■ **What is needed**: Establish how many lines in the material include the string "code" and report it as a lone number.

■ **Raw data**:
-=-=-=-=-

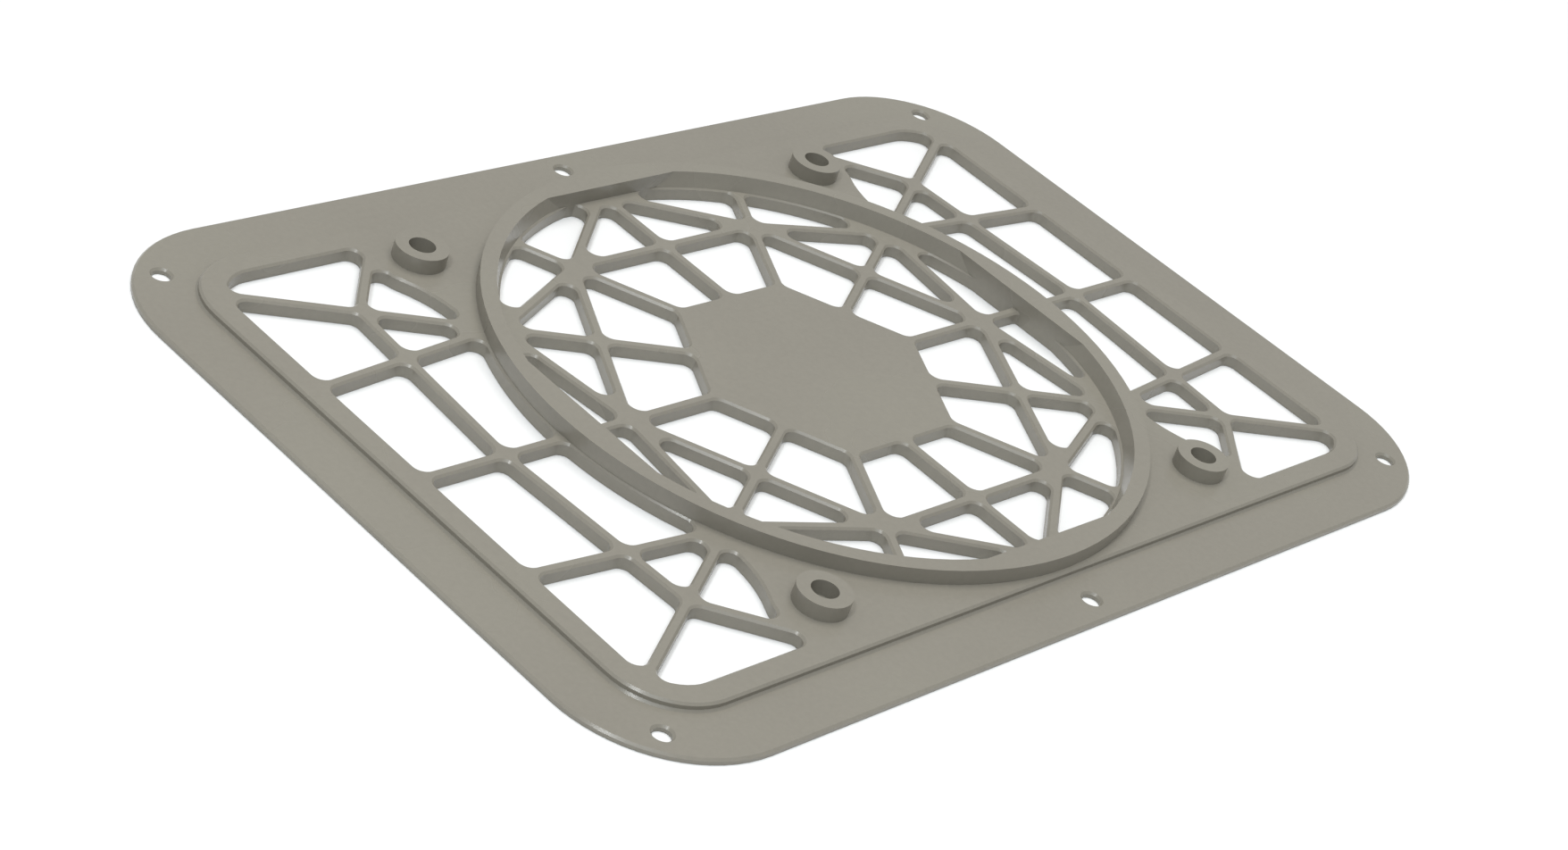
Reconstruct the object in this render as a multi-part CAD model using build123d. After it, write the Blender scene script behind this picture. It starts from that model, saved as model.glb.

-=-=-=-=-

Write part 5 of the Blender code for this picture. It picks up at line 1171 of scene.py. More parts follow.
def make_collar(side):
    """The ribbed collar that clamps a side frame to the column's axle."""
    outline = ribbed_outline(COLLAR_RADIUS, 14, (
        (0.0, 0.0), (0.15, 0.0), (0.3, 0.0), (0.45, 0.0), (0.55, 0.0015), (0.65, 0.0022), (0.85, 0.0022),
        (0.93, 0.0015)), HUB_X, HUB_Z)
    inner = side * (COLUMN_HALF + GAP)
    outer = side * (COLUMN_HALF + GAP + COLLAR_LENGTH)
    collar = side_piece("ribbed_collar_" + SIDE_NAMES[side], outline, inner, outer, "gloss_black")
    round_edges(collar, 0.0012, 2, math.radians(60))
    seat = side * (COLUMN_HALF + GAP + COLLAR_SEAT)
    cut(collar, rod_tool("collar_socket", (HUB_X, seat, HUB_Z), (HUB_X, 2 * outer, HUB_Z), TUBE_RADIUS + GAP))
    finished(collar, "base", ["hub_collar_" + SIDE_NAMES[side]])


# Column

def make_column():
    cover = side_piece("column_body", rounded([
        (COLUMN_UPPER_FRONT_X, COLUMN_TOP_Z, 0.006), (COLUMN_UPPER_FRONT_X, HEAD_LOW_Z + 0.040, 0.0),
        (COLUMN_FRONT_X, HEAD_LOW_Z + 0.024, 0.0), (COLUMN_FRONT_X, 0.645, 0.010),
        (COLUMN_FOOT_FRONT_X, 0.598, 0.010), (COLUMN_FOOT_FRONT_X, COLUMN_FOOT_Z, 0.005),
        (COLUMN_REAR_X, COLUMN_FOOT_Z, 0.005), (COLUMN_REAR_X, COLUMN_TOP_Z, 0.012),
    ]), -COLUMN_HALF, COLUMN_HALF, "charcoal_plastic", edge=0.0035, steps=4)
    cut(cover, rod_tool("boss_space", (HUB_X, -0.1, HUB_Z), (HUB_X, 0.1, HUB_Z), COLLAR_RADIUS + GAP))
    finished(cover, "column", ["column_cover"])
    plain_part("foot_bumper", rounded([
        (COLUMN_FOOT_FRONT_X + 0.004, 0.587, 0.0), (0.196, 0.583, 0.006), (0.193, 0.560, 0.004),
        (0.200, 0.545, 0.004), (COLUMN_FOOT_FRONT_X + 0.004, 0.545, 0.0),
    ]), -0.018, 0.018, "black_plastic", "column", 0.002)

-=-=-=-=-

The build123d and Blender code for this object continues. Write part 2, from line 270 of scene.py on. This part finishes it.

-=-=-=-=-

■ **Response for this exercise**: 2